Dataset extract:
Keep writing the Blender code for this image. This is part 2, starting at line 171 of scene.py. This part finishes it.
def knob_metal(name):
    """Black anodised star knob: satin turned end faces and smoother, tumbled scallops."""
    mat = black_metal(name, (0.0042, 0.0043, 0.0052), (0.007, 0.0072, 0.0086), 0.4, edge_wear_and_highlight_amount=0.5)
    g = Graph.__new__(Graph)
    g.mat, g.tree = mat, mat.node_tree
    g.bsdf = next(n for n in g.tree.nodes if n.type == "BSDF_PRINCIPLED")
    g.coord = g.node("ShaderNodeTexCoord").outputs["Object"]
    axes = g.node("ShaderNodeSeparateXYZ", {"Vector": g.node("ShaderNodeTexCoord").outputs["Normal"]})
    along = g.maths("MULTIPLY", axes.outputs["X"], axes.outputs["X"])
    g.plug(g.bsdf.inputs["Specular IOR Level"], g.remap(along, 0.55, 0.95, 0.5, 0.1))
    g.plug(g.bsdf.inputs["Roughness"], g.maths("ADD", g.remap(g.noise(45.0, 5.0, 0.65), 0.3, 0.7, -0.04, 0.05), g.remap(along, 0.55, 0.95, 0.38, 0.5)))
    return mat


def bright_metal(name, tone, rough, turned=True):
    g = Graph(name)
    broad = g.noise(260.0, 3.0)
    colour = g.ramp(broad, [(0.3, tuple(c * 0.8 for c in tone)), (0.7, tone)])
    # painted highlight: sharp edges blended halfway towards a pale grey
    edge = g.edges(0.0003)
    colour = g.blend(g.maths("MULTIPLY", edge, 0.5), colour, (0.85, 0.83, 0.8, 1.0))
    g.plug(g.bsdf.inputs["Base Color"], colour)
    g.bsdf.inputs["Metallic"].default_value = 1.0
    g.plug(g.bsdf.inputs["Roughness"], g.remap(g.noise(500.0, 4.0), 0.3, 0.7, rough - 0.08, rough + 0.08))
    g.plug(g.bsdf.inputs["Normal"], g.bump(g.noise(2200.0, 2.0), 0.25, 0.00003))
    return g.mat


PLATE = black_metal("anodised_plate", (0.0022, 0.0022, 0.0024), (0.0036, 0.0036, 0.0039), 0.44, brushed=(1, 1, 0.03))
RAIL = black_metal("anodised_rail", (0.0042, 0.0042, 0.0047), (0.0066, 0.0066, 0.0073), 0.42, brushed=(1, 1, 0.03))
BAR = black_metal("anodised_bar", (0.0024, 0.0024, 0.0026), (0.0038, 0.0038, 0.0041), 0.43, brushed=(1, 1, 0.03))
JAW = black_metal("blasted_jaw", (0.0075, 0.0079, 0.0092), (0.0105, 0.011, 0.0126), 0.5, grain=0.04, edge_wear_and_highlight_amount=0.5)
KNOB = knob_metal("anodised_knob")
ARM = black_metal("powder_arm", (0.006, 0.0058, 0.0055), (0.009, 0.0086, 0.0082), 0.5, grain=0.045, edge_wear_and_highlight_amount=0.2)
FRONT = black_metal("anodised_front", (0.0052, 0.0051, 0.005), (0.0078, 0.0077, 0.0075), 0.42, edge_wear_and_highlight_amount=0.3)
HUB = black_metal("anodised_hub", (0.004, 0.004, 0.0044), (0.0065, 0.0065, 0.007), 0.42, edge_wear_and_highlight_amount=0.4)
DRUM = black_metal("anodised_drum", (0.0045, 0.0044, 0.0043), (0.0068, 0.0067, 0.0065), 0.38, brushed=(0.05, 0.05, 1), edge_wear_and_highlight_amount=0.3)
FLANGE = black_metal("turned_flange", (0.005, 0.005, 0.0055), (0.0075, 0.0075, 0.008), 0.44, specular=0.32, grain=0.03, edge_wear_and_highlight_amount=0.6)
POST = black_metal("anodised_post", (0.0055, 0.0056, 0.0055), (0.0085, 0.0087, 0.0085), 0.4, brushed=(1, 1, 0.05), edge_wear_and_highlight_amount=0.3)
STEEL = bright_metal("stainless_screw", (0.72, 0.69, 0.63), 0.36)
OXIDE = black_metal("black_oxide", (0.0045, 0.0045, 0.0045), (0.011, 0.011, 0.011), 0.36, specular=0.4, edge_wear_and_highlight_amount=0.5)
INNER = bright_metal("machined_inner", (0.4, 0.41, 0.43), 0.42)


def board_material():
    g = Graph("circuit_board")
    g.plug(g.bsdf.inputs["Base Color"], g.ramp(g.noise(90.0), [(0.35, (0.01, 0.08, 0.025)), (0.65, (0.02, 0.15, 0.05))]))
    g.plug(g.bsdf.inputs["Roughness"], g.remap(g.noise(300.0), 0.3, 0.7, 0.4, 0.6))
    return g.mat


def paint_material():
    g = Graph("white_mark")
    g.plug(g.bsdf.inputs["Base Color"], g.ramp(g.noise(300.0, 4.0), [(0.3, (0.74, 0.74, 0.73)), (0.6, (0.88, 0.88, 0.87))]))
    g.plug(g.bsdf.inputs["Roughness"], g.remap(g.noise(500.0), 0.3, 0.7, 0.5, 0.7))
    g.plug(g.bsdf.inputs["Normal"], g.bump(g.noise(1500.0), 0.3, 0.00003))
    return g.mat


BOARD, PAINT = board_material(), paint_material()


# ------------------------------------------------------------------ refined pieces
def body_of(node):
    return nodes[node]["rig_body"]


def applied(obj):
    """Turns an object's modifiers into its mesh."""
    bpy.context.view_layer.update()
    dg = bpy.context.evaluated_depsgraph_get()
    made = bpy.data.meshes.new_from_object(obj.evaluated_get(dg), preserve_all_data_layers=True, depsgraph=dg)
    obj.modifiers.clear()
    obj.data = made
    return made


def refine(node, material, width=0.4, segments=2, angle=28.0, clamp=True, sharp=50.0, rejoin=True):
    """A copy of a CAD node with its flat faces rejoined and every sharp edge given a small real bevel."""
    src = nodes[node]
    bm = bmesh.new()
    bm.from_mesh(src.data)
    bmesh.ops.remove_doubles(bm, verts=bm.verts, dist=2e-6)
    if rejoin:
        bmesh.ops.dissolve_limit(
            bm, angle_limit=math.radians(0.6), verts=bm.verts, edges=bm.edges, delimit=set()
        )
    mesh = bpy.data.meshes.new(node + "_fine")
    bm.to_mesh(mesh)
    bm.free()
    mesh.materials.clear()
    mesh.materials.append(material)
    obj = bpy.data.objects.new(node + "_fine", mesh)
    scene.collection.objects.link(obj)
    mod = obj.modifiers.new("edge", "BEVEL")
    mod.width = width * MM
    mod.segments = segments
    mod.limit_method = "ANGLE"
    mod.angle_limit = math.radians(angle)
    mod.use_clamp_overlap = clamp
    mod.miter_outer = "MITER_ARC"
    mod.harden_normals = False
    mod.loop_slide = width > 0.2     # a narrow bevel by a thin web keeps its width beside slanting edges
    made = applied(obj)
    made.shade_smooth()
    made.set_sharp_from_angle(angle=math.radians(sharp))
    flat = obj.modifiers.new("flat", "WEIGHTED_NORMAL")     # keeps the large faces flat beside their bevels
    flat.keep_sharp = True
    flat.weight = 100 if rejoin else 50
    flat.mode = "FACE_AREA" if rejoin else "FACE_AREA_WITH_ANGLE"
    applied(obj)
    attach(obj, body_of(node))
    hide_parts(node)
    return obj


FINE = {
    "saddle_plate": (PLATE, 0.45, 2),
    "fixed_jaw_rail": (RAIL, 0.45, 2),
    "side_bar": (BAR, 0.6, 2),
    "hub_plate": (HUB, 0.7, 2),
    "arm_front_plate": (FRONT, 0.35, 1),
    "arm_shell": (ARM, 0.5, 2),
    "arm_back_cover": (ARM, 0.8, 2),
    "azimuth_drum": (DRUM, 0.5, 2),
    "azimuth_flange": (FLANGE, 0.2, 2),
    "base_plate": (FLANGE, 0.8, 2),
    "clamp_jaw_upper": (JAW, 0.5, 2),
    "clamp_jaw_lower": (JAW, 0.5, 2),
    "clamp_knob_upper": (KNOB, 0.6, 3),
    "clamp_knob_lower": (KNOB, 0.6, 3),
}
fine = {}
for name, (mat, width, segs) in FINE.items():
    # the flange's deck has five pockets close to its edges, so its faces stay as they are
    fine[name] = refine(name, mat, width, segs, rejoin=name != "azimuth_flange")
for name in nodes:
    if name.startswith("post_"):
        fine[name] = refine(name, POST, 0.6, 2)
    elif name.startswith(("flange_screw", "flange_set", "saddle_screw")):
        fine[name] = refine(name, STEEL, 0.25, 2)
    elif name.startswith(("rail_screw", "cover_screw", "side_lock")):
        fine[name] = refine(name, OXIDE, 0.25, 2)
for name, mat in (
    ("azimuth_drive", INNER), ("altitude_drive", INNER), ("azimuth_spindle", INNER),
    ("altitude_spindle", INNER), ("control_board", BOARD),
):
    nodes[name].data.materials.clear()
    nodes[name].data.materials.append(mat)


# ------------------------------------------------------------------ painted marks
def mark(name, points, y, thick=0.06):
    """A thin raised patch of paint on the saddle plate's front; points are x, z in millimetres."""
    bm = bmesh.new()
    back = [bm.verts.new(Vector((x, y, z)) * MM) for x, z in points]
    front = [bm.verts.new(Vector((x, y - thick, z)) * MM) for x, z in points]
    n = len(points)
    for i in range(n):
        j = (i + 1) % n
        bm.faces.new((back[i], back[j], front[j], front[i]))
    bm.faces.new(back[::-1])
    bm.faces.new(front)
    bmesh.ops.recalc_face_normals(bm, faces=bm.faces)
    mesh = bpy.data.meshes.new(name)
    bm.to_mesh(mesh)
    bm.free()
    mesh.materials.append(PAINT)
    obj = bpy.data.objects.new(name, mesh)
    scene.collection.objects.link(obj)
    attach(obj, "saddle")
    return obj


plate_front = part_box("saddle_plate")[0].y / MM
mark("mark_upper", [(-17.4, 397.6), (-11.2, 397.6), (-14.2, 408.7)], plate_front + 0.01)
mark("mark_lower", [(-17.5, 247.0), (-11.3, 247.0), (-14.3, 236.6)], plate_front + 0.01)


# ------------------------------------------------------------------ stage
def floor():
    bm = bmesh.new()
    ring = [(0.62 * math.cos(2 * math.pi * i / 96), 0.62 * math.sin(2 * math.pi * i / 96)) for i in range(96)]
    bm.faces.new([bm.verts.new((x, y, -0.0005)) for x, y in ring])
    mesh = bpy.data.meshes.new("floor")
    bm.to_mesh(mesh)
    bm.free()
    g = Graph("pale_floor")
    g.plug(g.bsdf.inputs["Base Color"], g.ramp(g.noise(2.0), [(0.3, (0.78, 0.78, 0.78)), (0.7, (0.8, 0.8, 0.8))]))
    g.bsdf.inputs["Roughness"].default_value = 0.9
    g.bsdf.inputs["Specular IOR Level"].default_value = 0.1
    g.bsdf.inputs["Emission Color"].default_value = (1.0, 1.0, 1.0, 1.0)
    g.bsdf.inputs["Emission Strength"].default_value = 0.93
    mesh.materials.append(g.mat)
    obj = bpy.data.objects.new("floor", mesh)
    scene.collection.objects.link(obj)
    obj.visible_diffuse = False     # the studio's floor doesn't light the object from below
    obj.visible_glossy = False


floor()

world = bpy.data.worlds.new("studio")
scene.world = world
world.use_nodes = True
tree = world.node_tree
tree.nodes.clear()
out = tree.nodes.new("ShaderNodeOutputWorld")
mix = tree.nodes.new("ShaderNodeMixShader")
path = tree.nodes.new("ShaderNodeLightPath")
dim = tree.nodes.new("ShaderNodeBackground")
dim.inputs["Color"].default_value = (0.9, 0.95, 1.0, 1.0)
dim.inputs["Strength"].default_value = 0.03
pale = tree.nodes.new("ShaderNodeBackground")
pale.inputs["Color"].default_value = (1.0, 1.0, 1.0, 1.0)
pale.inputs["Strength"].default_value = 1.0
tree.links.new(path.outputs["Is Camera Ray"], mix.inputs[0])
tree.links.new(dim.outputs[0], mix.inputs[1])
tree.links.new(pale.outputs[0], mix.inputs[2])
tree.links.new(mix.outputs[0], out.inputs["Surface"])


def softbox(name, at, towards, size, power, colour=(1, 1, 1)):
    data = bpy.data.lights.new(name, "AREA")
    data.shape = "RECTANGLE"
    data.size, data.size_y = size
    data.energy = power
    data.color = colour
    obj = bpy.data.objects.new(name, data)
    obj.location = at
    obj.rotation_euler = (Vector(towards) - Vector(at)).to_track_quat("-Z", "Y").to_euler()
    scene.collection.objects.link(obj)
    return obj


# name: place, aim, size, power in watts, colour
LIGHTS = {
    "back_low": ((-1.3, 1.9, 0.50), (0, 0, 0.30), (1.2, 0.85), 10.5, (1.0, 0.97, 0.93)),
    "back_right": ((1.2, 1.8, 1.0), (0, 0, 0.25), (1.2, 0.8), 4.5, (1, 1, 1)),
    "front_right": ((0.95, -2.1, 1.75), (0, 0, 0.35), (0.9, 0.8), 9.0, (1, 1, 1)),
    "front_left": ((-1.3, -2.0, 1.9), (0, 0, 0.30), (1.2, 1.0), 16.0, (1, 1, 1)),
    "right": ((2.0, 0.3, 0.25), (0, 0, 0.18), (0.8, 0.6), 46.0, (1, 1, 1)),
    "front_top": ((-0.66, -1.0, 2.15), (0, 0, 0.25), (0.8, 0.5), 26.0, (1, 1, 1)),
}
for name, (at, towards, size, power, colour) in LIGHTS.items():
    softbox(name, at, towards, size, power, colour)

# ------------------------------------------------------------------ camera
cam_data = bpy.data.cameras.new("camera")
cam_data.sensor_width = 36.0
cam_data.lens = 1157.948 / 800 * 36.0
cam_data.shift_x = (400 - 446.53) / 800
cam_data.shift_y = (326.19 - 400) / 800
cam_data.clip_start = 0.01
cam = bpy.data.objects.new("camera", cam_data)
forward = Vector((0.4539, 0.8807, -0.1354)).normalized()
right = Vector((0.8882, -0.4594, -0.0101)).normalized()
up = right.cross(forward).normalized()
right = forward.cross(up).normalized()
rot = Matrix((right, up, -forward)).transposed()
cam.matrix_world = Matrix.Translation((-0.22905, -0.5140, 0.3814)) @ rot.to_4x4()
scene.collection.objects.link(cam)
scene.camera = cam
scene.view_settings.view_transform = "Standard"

What is asked: Repeat exactly the lines running from the one with "attach(obj, body_of(node))" through the one with "nodes[name].data.materials.append(mat)", both included.

Reply to the exercise:
    attach(obj, body_of(node))
    hide_parts(node)
    return obj


FINE = {
    "saddle_plate": (PLATE, 0.45, 2),
    "fixed_jaw_rail": (RAIL, 0.45, 2),
    "side_bar": (BAR, 0.6, 2),
    "hub_plate": (HUB, 0.7, 2),
    "arm_front_plate": (FRONT, 0.35, 1),
    "arm_shell": (ARM, 0.5, 2),
    "arm_back_cover": (ARM, 0.8, 2),
    "azimuth_drum": (DRUM, 0.5, 2),
    "azimuth_flange": (FLANGE, 0.2, 2),
    "base_plate": (FLANGE, 0.8, 2),
    "clamp_jaw_upper": (JAW, 0.5, 2),
    "clamp_jaw_lower": (JAW, 0.5, 2),
    "clamp_knob_upper": (KNOB, 0.6, 3),
    "clamp_knob_lower": (KNOB, 0.6, 3),
}
fine = {}
for name, (mat, width, segs) in FINE.items():
    # the flange's deck has five pockets close to its edges, so its faces stay as they are
    fine[name] = refine(name, mat, width, segs, rejoin=name != "azimuth_flange")
for name in nodes:
    if name.startswith("post_"):
        fine[name] = refine(name, POST, 0.6, 2)
    elif name.startswith(("flange_screw", "flange_set", "saddle_screw")):
        fine[name] = refine(name, STEEL, 0.25, 2)
    elif name.startswith(("rail_screw", "cover_screw", "side_lock")):
        fine[name] = refine(name, OXIDE, 0.25, 2)
for name, mat in (
    ("azimuth_drive", INNER), ("altitude_drive", INNER), ("azimuth_spindle", INNER),
    ("altitude_spindle", INNER), ("control_board", BOARD),
):
    nodes[name].data.materials.clear()
    nodes[name].data.materials.append(mat)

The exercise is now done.